■ 3D code data ■
++++++++++++++++++++

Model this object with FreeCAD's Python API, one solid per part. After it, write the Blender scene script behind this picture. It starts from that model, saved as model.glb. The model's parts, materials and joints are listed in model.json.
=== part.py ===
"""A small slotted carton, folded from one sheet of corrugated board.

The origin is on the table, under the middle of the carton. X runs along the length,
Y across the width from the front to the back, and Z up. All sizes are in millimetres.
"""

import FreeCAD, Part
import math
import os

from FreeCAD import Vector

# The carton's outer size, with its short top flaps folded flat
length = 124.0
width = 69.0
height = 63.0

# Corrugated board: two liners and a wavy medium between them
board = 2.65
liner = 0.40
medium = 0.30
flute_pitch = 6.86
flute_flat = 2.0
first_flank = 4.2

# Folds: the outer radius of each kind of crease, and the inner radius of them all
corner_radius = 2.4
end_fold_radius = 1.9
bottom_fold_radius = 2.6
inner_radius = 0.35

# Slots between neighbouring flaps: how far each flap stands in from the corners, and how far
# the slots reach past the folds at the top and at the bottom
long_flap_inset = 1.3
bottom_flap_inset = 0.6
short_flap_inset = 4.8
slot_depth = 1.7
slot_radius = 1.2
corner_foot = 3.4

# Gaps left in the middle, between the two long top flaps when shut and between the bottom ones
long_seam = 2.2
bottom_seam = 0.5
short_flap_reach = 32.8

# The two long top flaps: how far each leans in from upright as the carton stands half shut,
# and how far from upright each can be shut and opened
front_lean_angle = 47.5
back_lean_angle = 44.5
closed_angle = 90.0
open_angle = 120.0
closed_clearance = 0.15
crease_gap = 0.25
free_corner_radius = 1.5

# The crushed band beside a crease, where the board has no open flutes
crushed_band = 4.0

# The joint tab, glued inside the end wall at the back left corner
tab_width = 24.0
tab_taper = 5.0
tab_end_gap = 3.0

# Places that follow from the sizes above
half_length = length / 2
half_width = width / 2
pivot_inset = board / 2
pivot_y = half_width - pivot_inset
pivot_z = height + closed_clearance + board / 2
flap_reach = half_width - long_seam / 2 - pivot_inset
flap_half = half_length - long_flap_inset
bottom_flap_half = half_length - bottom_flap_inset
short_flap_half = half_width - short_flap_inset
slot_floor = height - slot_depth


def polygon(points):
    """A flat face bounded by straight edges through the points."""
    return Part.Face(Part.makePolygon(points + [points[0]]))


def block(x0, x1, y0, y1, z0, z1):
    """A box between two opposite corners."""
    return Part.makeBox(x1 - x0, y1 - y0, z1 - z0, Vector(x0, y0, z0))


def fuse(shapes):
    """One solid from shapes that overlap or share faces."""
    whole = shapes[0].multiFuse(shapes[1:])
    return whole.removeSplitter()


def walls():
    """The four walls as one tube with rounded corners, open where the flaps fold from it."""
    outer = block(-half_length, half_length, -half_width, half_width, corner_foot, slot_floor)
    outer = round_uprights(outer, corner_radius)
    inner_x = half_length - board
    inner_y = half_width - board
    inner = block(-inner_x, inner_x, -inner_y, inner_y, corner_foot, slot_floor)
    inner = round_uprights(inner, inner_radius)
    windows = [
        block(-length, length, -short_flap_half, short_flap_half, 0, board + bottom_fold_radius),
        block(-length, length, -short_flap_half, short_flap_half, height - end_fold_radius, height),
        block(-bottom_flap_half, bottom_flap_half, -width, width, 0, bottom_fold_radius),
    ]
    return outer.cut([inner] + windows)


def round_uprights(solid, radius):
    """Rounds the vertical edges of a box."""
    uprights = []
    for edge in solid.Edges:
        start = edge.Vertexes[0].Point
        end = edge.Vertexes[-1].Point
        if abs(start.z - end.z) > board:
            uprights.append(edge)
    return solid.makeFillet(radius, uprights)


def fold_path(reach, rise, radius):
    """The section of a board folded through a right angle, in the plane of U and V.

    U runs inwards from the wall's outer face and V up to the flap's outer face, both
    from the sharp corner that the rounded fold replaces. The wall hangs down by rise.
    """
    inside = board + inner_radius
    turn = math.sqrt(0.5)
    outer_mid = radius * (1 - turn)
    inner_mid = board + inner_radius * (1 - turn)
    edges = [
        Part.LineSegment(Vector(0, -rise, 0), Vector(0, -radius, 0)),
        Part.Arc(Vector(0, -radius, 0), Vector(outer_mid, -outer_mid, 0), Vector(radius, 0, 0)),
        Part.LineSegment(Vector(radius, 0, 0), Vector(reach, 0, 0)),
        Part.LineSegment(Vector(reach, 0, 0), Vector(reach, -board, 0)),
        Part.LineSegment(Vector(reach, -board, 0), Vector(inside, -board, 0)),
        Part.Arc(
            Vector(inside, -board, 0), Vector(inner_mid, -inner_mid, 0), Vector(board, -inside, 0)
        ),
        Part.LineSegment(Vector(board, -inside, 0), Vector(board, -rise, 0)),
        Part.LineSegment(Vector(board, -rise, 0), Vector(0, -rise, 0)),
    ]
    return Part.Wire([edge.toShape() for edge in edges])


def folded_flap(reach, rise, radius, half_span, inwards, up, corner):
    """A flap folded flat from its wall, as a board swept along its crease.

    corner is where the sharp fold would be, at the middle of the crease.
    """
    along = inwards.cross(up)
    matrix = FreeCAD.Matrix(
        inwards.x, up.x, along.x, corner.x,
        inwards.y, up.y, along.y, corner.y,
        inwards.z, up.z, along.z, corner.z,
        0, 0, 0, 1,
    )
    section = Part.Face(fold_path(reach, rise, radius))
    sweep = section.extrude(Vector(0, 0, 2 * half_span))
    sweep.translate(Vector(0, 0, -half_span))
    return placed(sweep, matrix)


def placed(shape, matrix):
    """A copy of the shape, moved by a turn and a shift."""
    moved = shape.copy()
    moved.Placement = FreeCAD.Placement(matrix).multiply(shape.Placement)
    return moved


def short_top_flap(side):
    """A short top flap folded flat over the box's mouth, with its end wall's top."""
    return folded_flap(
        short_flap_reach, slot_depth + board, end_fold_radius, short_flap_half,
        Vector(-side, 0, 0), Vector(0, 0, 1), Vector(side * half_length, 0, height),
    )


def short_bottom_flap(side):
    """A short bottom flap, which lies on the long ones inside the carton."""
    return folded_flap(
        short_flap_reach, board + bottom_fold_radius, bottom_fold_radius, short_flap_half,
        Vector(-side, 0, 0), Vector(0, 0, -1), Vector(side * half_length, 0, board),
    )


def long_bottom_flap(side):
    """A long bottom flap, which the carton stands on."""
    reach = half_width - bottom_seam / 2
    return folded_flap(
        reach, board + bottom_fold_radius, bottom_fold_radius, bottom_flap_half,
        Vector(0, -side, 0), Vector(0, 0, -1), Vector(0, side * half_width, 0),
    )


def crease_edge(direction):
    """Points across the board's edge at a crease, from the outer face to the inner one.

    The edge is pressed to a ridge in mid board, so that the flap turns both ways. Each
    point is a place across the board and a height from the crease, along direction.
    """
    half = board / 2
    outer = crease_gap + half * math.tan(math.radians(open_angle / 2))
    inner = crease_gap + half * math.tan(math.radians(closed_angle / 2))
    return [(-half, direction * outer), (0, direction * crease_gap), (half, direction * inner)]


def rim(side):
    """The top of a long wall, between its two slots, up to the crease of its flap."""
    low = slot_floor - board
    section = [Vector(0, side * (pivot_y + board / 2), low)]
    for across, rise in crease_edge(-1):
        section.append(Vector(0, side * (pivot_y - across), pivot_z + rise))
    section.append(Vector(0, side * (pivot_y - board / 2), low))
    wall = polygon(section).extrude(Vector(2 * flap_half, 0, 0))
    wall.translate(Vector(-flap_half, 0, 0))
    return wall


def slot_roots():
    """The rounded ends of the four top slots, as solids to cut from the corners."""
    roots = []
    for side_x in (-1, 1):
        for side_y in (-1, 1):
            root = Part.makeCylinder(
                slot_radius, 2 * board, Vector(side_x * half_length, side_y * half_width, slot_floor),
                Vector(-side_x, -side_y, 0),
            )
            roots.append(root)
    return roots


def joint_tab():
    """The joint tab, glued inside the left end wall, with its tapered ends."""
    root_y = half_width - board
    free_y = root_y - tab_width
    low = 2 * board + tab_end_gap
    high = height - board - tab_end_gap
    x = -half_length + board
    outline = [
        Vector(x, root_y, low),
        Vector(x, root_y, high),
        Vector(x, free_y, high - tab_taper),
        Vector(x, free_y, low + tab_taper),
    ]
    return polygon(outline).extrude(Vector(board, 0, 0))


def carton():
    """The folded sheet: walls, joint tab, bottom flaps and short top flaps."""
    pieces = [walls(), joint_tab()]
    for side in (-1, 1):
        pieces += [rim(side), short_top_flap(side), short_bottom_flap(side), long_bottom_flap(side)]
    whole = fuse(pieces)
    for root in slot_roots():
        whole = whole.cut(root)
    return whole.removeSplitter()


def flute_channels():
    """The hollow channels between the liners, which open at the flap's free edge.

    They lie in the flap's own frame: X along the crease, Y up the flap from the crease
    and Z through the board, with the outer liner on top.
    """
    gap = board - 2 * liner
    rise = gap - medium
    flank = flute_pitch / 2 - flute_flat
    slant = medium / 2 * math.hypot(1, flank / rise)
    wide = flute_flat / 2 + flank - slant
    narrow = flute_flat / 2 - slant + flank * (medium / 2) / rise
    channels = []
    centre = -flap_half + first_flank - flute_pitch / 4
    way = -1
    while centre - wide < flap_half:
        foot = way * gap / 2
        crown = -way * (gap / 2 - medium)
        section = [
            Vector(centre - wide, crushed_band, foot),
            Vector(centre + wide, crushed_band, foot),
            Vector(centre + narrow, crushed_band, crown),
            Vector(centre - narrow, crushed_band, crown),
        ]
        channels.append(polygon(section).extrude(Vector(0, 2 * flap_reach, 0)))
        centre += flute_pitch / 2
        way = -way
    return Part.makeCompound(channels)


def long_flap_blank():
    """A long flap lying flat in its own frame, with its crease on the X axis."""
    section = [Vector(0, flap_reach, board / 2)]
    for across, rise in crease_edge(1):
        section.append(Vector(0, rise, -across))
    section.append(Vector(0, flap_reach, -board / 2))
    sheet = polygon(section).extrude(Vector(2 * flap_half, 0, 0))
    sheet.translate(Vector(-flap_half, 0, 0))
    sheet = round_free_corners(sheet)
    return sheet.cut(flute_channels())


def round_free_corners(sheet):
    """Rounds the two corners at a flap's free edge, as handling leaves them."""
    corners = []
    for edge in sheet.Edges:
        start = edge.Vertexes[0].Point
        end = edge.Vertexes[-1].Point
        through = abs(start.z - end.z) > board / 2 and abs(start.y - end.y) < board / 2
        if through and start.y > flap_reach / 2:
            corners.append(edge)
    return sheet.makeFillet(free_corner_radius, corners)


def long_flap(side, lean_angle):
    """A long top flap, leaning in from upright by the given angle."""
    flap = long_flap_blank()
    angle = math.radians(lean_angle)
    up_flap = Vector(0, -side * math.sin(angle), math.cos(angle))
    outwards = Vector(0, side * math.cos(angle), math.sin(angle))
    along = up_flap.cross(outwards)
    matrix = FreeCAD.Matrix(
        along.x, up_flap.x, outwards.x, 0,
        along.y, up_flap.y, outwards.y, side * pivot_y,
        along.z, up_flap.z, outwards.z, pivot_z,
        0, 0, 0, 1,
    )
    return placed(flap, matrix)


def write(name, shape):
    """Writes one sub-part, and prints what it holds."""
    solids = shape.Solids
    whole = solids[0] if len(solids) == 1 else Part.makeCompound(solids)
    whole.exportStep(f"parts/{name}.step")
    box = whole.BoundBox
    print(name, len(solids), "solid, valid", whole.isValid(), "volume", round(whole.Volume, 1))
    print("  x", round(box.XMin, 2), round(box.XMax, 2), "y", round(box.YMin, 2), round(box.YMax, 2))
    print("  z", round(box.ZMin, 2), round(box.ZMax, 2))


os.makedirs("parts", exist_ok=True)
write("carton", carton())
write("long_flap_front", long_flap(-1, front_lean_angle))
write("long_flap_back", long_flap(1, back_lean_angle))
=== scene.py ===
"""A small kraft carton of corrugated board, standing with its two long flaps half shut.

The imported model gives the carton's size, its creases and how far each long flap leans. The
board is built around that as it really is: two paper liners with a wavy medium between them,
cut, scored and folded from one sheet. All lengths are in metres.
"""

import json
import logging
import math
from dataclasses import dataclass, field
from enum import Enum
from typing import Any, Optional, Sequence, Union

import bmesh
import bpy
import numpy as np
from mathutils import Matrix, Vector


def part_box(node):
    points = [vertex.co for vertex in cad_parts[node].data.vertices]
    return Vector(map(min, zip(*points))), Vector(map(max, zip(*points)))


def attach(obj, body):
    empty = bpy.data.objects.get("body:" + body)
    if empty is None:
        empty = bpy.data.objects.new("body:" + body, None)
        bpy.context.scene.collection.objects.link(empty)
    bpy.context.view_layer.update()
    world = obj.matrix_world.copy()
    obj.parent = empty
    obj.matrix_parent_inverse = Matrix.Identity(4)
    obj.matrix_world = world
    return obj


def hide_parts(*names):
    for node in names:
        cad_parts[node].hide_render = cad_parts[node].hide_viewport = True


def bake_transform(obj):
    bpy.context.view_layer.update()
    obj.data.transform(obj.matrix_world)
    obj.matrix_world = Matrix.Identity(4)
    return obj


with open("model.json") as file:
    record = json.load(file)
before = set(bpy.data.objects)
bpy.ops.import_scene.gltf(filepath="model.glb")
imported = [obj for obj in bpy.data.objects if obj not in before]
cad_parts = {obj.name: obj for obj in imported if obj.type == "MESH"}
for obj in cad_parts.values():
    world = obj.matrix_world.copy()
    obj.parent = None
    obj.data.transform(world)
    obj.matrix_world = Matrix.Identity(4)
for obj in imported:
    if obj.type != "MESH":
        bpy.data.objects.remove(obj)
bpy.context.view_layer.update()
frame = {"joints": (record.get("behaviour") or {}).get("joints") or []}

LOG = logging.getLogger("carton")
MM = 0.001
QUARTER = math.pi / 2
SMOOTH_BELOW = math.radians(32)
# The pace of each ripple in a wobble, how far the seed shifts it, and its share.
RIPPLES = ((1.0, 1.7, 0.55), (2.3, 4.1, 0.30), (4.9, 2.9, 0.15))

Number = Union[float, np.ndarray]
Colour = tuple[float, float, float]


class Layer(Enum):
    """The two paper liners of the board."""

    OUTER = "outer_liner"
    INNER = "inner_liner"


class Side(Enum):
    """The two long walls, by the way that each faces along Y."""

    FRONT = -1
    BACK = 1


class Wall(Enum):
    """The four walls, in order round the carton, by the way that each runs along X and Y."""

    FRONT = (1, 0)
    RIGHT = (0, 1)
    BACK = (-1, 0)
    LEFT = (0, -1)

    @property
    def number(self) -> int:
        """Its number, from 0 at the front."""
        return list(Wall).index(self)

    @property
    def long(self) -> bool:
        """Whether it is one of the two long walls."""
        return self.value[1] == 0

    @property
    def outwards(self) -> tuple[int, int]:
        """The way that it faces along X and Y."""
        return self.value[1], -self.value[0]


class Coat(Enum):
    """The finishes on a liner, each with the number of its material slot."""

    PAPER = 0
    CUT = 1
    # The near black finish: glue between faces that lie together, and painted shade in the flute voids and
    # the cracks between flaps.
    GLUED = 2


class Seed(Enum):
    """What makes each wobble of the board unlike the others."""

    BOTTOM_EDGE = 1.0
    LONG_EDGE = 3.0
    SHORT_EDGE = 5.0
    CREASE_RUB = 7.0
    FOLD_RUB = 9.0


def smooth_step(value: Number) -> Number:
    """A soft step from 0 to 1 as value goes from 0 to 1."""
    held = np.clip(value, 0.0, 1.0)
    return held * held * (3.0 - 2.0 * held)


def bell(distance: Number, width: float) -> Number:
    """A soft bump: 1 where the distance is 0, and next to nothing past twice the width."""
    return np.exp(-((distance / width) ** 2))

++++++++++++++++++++

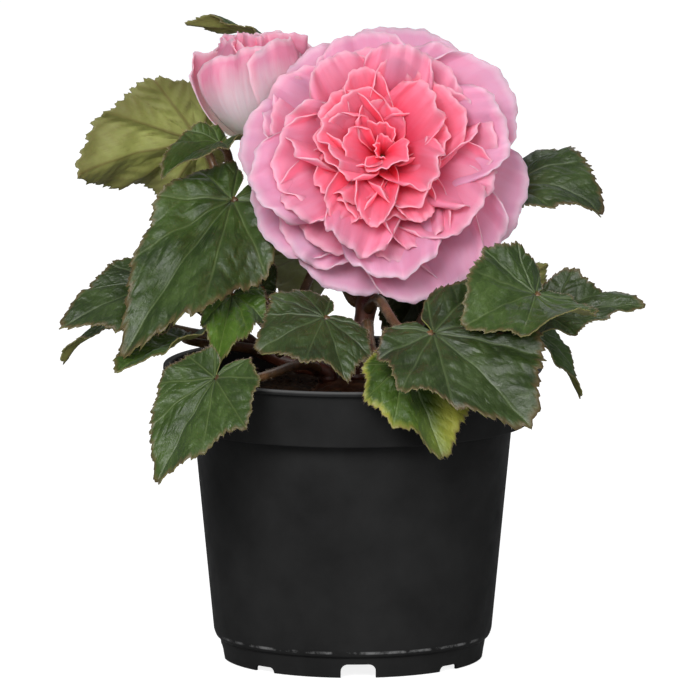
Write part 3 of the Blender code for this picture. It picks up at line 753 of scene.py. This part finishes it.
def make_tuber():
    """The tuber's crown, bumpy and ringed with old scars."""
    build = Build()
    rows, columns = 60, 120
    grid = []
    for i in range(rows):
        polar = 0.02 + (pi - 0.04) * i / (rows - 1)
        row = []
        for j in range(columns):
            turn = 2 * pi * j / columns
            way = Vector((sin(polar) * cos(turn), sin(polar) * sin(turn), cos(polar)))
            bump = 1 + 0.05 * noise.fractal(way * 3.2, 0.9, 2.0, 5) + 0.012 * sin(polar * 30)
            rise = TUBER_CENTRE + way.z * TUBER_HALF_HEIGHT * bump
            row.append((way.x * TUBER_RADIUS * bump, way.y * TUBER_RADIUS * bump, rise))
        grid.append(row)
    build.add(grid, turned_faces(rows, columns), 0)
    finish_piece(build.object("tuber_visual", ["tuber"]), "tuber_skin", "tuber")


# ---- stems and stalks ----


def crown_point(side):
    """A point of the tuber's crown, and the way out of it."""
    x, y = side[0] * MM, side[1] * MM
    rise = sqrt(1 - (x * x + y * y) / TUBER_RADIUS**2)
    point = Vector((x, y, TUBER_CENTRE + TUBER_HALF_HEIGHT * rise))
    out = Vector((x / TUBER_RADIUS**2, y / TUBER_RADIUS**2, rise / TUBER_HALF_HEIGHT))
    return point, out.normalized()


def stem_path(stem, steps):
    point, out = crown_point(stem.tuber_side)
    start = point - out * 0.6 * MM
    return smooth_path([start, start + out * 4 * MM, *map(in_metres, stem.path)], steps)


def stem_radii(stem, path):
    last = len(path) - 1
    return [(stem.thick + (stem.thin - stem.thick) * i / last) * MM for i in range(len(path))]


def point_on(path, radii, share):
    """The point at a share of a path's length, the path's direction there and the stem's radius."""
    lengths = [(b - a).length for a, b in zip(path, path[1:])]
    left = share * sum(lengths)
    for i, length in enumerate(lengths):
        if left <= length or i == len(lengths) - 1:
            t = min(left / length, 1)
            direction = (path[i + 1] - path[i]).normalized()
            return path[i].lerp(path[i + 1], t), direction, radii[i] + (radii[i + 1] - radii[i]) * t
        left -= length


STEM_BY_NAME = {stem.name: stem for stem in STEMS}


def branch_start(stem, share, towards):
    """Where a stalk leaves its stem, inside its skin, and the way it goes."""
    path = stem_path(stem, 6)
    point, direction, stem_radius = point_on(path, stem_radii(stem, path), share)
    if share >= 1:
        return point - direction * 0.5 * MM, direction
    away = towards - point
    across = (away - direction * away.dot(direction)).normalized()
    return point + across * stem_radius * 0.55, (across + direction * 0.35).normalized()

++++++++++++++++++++

■ OBJECTIVE ■
From the line with "outwards = Vector(0, side" through the line with "obj.matrix_world = world", repeat every line exactly, both ends included, and nothing outside that range.

■ FULL OUTPUT ■
    outwards = Vector(0, side * math.cos(angle), math.sin(angle))
    along = up_flap.cross(outwards)
    matrix = FreeCAD.Matrix(
        along.x, up_flap.x, outwards.x, 0,
        along.y, up_flap.y, outwards.y, side * pivot_y,
        along.z, up_flap.z, outwards.z, pivot_z,
        0, 0, 0, 1,
    )
    return placed(flap, matrix)


def write(name, shape):
    """Writes one sub-part, and prints what it holds."""
    solids = shape.Solids
    whole = solids[0] if len(solids) == 1 else Part.makeCompound(solids)
    whole.exportStep(f"parts/{name}.step")
    box = whole.BoundBox
    print(name, len(solids), "solid, valid", whole.isValid(), "volume", round(whole.Volume, 1))
    print("  x", round(box.XMin, 2), round(box.XMax, 2), "y", round(box.YMin, 2), round(box.YMax, 2))
    print("  z", round(box.ZMin, 2), round(box.ZMax, 2))


os.makedirs("parts", exist_ok=True)
write("carton", carton())
write("long_flap_front", long_flap(-1, front_lean_angle))
write("long_flap_back", long_flap(1, back_lean_angle))
=== scene.py ===
"""A small kraft carton of corrugated board, standing with its two long flaps half shut.

The imported model gives the carton's size, its creases and how far each long flap leans. The
board is built around that as it really is: two paper liners with a wavy medium between them,
cut, scored and folded from one sheet. All lengths are in metres.
"""

import json
import logging
import math
from dataclasses import dataclass, field
from enum import Enum
from typing import Any, Optional, Sequence, Union

import bmesh
import bpy
import numpy as np
from mathutils import Matrix, Vector


def part_box(node):
    points = [vertex.co for vertex in cad_parts[node].data.vertices]
    return Vector(map(min, zip(*points))), Vector(map(max, zip(*points)))


def attach(obj, body):
    empty = bpy.data.objects.get("body:" + body)
    if empty is None:
        empty = bpy.data.objects.new("body:" + body, None)
        bpy.context.scene.collection.objects.link(empty)
    bpy.context.view_layer.update()
    world = obj.matrix_world.copy()
    obj.parent = empty
    obj.matrix_parent_inverse = Matrix.Identity(4)
    obj.matrix_world = world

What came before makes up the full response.